Entiendo las buenas intenciones de algunos compañeros de prensa cuando en sus crónicas abultan el aforo ocupado. Pero demasiadas veces la verdad es otra menos boyante y convendría afrontarla de frente para hacer autocrítica y buscar remedio antes de que sea demasiado tarde. Hablo de Alicante y de Castellón porque es lo que recién he vivido, aunque ejemplos equivalentes hay demasiados. En ambas ciudades, con carteles muy rematados que anunciaban a lo más atractivo del escalafón, los tendidos no consiguieron poblarse más allá de la mitad de su cabida. Sorprendente.

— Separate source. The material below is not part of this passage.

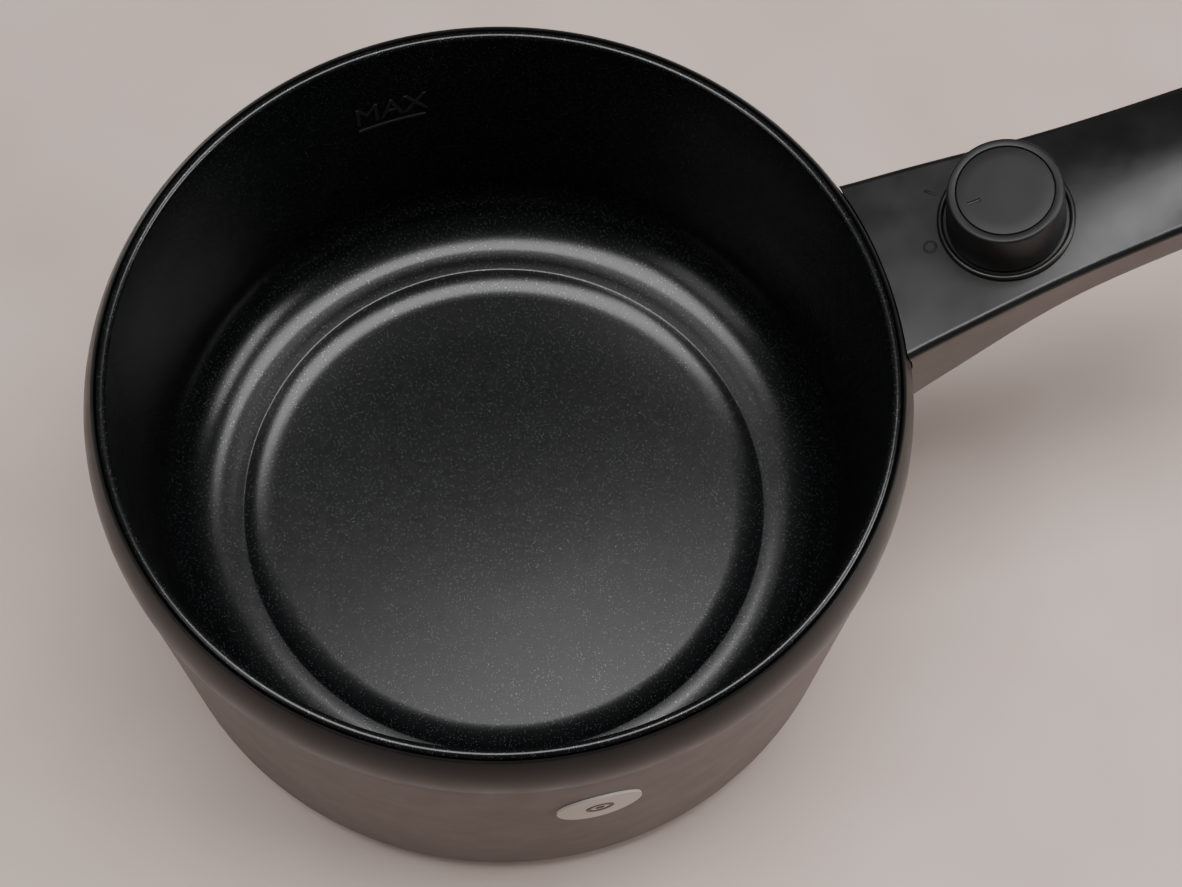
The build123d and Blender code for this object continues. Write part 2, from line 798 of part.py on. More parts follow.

Roca Rey fue el más taquillero en Las Hogueras alicantinas, donde se metieron casi tres cuartos de entrada. Esa fue la excepción positiva. Sólo un día después, en el San Juan castellonense no se vendieron ni la mitad de las entradas a pesar de que el diestro peruano estaba acompañado por El Juli y Manzanares. En la corrida de Miura, no se alcanzó ni el tercio de capacidad. Alicante abrió sus puertas días antes de la cremá, el día de la cremá y después de la cremá; en jornadas que coincidían con actos festivos y en otras en las que la agenda estaba vacía. Había sobradas opciones si de verdad se quería ir a los toros.
¿Qué ha pasado para que no haya sido así? Las razones pueden ser variadas y además es muy probable que se solapen. El importe de los boletos es caro, al menos demasiado alto para que la gente se anime a rascarse el bolsillo en número suficiente. En Madrid los precios se han mantenido bastante estables en relación a los que imperaban antes de la pandemia, pero en el resto de cosos en general se ha incrementado. En la capital de L’Alacantí una andanada de sol costaba 32 euros; arriba de todo, junto a las banderas, y con el astro rey calentando de principio a fin de la función. La broma de ir a la plaza con la pareja y comer o cenar salía por 120 euros por tarde yendo a lo económico. Bufff… la mayoría de economías familiares parece que no está para eso.
A esta circunstancia hay que añadir que muchos aficionados acaban de ver uno tras otro los ciclos de Sevilla y Madrid, y una gran parte de ellos tiene saciada su ansia de toreo, máxime si es a tarifa VIP aunque su plaza sea estándar. Así las cosas, los empresarios hacen cálculos milimétricos de rentabilidad y se conforman con vender las entradas justas para no perder dinero. Renegocian a la baja con los matadores y no les suben un céntimo el pago a los ganaderos, a pesar de que ellos están sufriendo como nadie las consecuencias del encarecimiento de los carburantes, energía y alimentación.
Resulta evidente que los empresarios están para organizar buenos carteles -lo que ha ocurrido en los casos de los que estamos hablando- y para ganar dinero. Si la segunda premisa no se cumple, de inmediato se produce una reducción de la inversión y con ello una merma de la calidad del espectáculo, y si así no se subsanan las pérdidas se pasa finalmente al cese de la actividad.
Urge encontrar soluciones. Conseguir que las Administraciones rebajen cargas impositivas sería un logro que ha de intentarse después de que los profesionales den ejemplo y adapten sus honorarios a la situación, porque la imagen de media plaza ocupada no es la mejor para la salud de la tauromaquia.